Cleo didn't know Lord Cruze and wasn't to be sidetracked by talk of him. “I'm new to London—”

“I thought I recognized the accent,” said Miss Rose. “One hears it on television when tennis players and cricketers are interviewed.”

“You've never had any Australian—clients here?”

“Not clients, my dear. Guests. Tea? Milk and sugar?” said Miss Dorothy as the maid wheeled in a small serving-cart. “No, we have never had any Australians. We are very selective.”

“Perhaps you should apologize for that, Dorothy. Miss Spearfield looks offended.”

Cleo took her cup and saucer and chose a French pastry from the silver tray. “No, I always defend women's right to be selective.”

“Are you in favour of women's liberation?” said Miss Dorothy. “We're not. Two of our girls specialize in bondage.”

Cleo felt giddy; the cup rattled in its saucer. Pat Hamer must have set her up for this; it was some great practical joke. The Misses St. Martin were probably some retired music hall act and had sneaked into this great house to perpetrate the deception. But then commonsense returned: it was all too elaborate to be a joke played on an out-of-work journalist. Cleo tried hard to retain her commonsense, but it was like trying to keep one's foothold on a tightrope.

“Why don't you allow Australians in?”

“Oh, it's not just Australians. This is an
English
establishment and we keep it exclusively English. We did have a Scottish duke once and we have had a French ambassador—a little
entente cordiale
—”

“There was also that gentleman from Boston,” said Miss Rose. “He came from one of the best families. We understand his forbears had fought on
our
side in the American Revolution.”

Cleo put down her cup and saucer, planted her feet firmly on the thick carpet and tried to sound patient and rational. “Miss St. Martin, both of you, how can you expect me to write a story about such an
establishment
and get public sympathy on your side so that you won't be evicted?”

“Miss Spearfield—” Miss Dorothy wiped her lips delicately with a lace napkin, “we don't expect anything. We didn't invite you here.”

Cleo saw her mistake. “I'm sorry. But—well, to tell you the truth, I didn't expect anything like this.”

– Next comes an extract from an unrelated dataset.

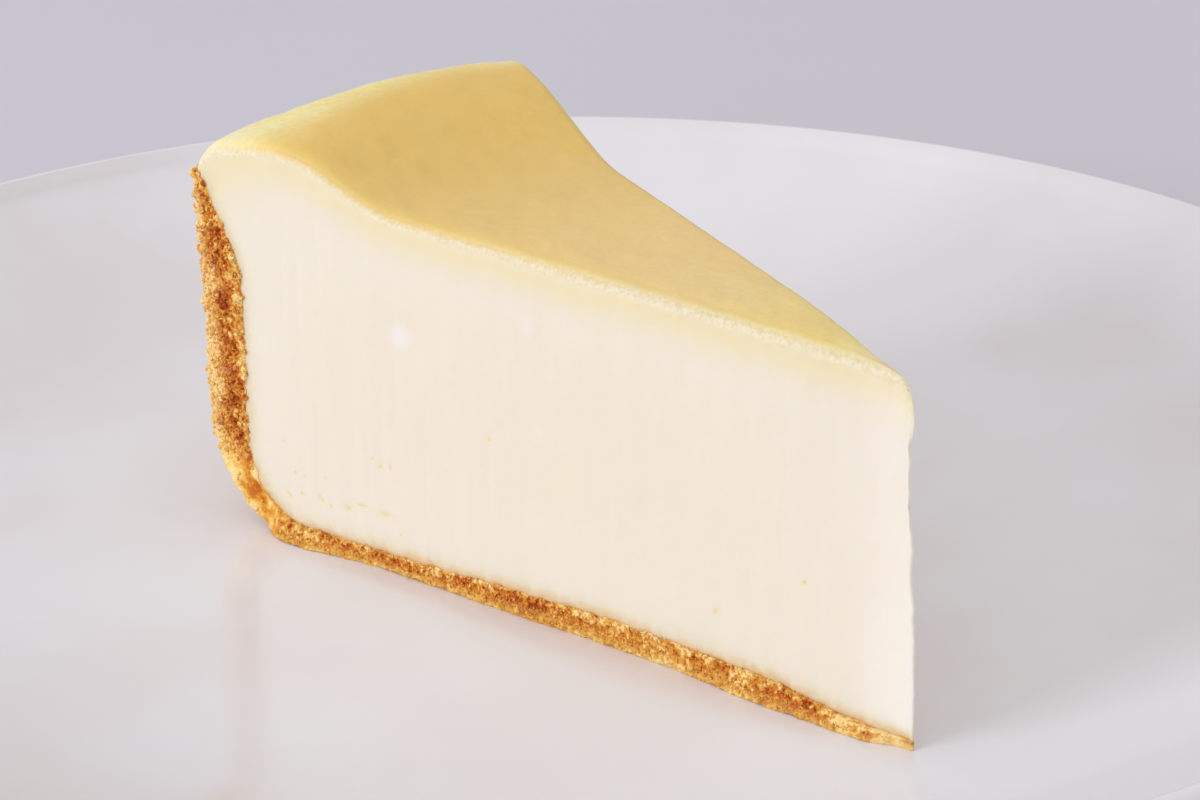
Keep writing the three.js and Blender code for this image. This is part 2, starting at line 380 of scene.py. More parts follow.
def block(steps):
    """The outside of a box of cells: each point's three shares from 0 to 1, and the quads, facing out."""
    numbers = np.indices([n + 1 for n in steps])
    outside = sum((line % n == 0) for line, n in zip(numbers, steps)) > 0
    number = np.full(outside.shape, -1)
    number[outside] = np.arange(outside.sum())
    quads = []
    for axis in range(3):
        layers = np.transpose(number, [axis, (axis + 1) % 3, (axis + 2) % 3])
        for sheet, way in ((layers[0], -1), (layers[-1], 1)):
            quad = np.stack([sheet[:-1, :-1], sheet[1:, :-1], sheet[1:, 1:], sheet[:-1, 1:]], axis=-1)
            quads.append(quad.reshape(-1, 4)[:, ::way])
    shares = [line[outside] / n for line, n in zip(numbers, steps)]
    return shares, np.concatenate(quads)


def facing(points, quads):
    """Unit normals at the points: the sum of the crosses of their quads' diagonals, made one long."""
    a, b, c, d = (points[quads[:, n]] for n in range(4))
    cross = np.cross(c - a, d - b)
    sums = [np.bincount(quads.ravel(), np.repeat(cross[:, n], 4), len(points)) for n in range(3)]
    normals = np.stack(sums, axis=-1)
    return normals / np.linalg.norm(normals, axis=1, keepdims=True)


def rounded(points, quads, share, times):
    """Takes the sharpness off edges: several times over, each point moves by its share towards the mean
    of the middles of the quads round it."""
    around = np.bincount(quads.ravel(), minlength=len(points))[:, None]
    for _ in range(times):
        middles = points[quads].mean(axis=1)
        sums = [np.bincount(quads.ravel(), np.repeat(middles[:, n], 4), len(points)) for n in range(3)]
        points = mix(points, np.stack(sums, axis=-1) / around, share[:, None])
    return points


def tip_at(z):
    """r of the slice's tip at a height: it leans back above its foot, and stands out a little on top."""
    return TIP_FOOT + TIP_LEAN * z - TIP_LIP * bell(z, TIP_LIP_AT, TIP_LIP_REACH)


def in_plan(r, across, z):
    """Place on the plate of a point r from where the cuts meet; across runs from -1, the near cut, to 1,
    the far cut. The far cut draws in towards the tip, which is a narrow strip with a slight bulge."""
    angle = across * HALF_ANGLE
    tip = tip_at(z)
    extra = 2 * (tip * np.sin(HALF_ANGLE) + CUT_OFFSET) - TIP_WIDTH
    drawn_in = extra * (1 - smooth((r - tip) / TIP_NARROWING_FADE)) * (across + 1) / 2
    bulge = TIP_BULGE * np.sqrt(1 - np.clip(across, -1, 1) ** 2) * np.exp((tip - r) / TIP_BULGE)
    return TIP_X - r * np.cos(angle) + bulge, TIP_Y + r * np.sin(angle) + CUT_OFFSET * across - drawn_in


def wall_outer(z):
    """The wall's outer radius: straight up from the pan's corner, with a slight flare."""
    return WALL_RADIUS + WALL_FLARE * np.clip((z - PAN_CORNER) / (WALL_TOP - PAN_CORNER), 0, 1) ** 2


def wall_inner(z):
    """The wall's inner radius: a constant thickness that swells and then thins out towards the lip."""
    taper = np.clip((z - WALL_TAPER_FROM) / (WALL_TOP - WALL_TAPER_FROM), 0, 1) ** WALL_TAPER_POWER
    swell = WALL_SWELL * bell(z, WALL_SWELL_AT, WALL_SWELL_REACH)
    return wall_outer(z) - mix(WALL_THICK, WALL_LIP_THICK, taper) - swell


def base_top(r):
    """Thickness of the base: swollen under the middle of the slice, thin at the tip."""
    swell = BASE_SWELL * bell(r, BASE_SWELL_AT, BASE_SWELL_REACH)
    return BASE_THICK + swell - TIP_THINNING * smooth((TIP_THIN_FROM - r) / (TIP_THIN_FROM - TIP_THIN_TO))


INNER_CENTRE_R = WALL_RADIUS - WALL_THICK - INNER_CORNER
INNER_CENTRE_Z = base_top(INNER_CENTRE_R) + INNER_CORNER


def joined(share, turns, base, corner, wall):
    """Follows base, then corner, then wall, each over its own stretch of the share."""
    first = share < turns[0]
    second = (share >= turns[0]) & (share < turns[1])
    on_base = base(np.clip(share / turns[0], 0, 1))
    on_corner = corner(np.clip((share - turns[0]) / (turns[1] - turns[0]), 0, 1))
    on_wall = wall(np.clip((share - turns[1]) / (1 - turns[1]), 0, 1))
    return np.select([first, second], [on_base, on_corner], on_wall)


def crust_inside(share, turns):
    """The crust's face against the filling, as r and height."""
    z_wall = lambda s: mix(INNER_CENTRE_Z, WALL_TOP, s)
    r_base = lambda s: mix(tip_at(base_top(0.0)), INNER_CENTRE_R, s)
    r = joined(
        share,
        turns,
        r_base,
        lambda s: INNER_CENTRE_R + INNER_CORNER * np.sin(s * np.pi / 2),
        lambda s: wall_inner(z_wall(s)),
    )
    z = joined(
        share,
        turns,
        lambda s: base_top(r_base(s)),
        lambda s: INNER_CENTRE_Z - INNER_CORNER * np.cos(s * np.pi / 2),
        z_wall,
    )
    return r, z


def crust_outside(share, turns):
    """The crust's face that lay on the pan: flat bottom, round corner, wall."""
    flat = WALL_RADIUS - PAN_CORNER
    z_wall = lambda s: mix(PAN_CORNER, WALL_TOP, s)
    r = joined(
        share,
        turns,
        lambda s: mix(TIP_FOOT, flat, s),
        lambda s: flat + PAN_CORNER * np.sin(s * np.pi / 2),
        lambda s: wall_outer(z_wall(s)),
    )
    z = joined(
        share, turns, lambda s: 0 * s, lambda s: PAN_CORNER * (1 - np.cos(s * np.pi / 2)), z_wall
    )
    return r, z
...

“Your editor would have known about us. All the newspapers do. But they never mention us because they know our guests are foundation members of what I believe is now called The Establishment. Not all of them were that, I suppose—your employer, for instance. Are you sure you are from the
Daily Examiner?
I hope you haven't lied to us, Miss Spearfield. My sister and I are great respecters of the truth.”

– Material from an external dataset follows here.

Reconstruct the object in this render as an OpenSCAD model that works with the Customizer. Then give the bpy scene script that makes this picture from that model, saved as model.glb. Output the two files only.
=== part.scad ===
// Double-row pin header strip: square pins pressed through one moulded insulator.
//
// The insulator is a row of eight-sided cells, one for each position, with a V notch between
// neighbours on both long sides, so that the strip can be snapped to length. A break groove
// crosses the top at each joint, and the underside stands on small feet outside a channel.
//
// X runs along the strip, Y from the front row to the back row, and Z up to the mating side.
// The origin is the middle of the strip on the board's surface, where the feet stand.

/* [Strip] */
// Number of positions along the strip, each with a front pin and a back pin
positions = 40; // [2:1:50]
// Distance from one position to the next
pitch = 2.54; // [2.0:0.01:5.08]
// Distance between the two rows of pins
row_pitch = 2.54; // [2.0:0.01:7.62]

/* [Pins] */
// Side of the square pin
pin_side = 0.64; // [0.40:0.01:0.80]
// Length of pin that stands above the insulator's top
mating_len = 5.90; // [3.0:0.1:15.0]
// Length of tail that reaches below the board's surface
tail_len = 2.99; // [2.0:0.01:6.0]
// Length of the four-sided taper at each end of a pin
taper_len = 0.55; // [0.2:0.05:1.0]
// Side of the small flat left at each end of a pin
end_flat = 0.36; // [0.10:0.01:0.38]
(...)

Cleo was waiting to be shown the door; but the Misses St. Martin continued to sip their tea and nibble at the French pastries. They were giving her another chance. So she told the truth. “If I can write a good story on you, a sympathetic one, the
Examiner
will run it. And, I hope, they may offer me a job. I need one.”

“We could offer you a position,” said Miss Rose, running what Cleo now recognized as an expert eye over her. “But we are intending to retire.”

“You're going to sell the—the bordello? Is that why you want the lease renewed?”

“Not at all. Our family has lived in this house,
this
one, for one hundred and ninety-eight years. We have had two ninety nine-year leases on it. We are now seventy years old—though we'd rather you didn't mention our age—and we should like to die in the house, as our parents and their parents and
their
parents did. We should then like to bequeath the house to a nephew, so that the St. Martin line may continue in it. The estate that owns the freehold knows what sort of place we have been running—indeed, some of the scions of the family that own the estate have been our guests. But now they want to evict us and sell the new lease to that gambling club next door. The new lease will be considerably more expensive than the old one, but we can afford it. We feel it is nothing but rank discrimination. They are objecting—after all these years, mind you—that we may continue to run our bordello. We have no such intention, but what if we did? What is the difference between catering for a gentleman's physical needs and his gambling needs? Moreover, from what we have observed, not all the clients of Bolingbroke's are gentlemen.”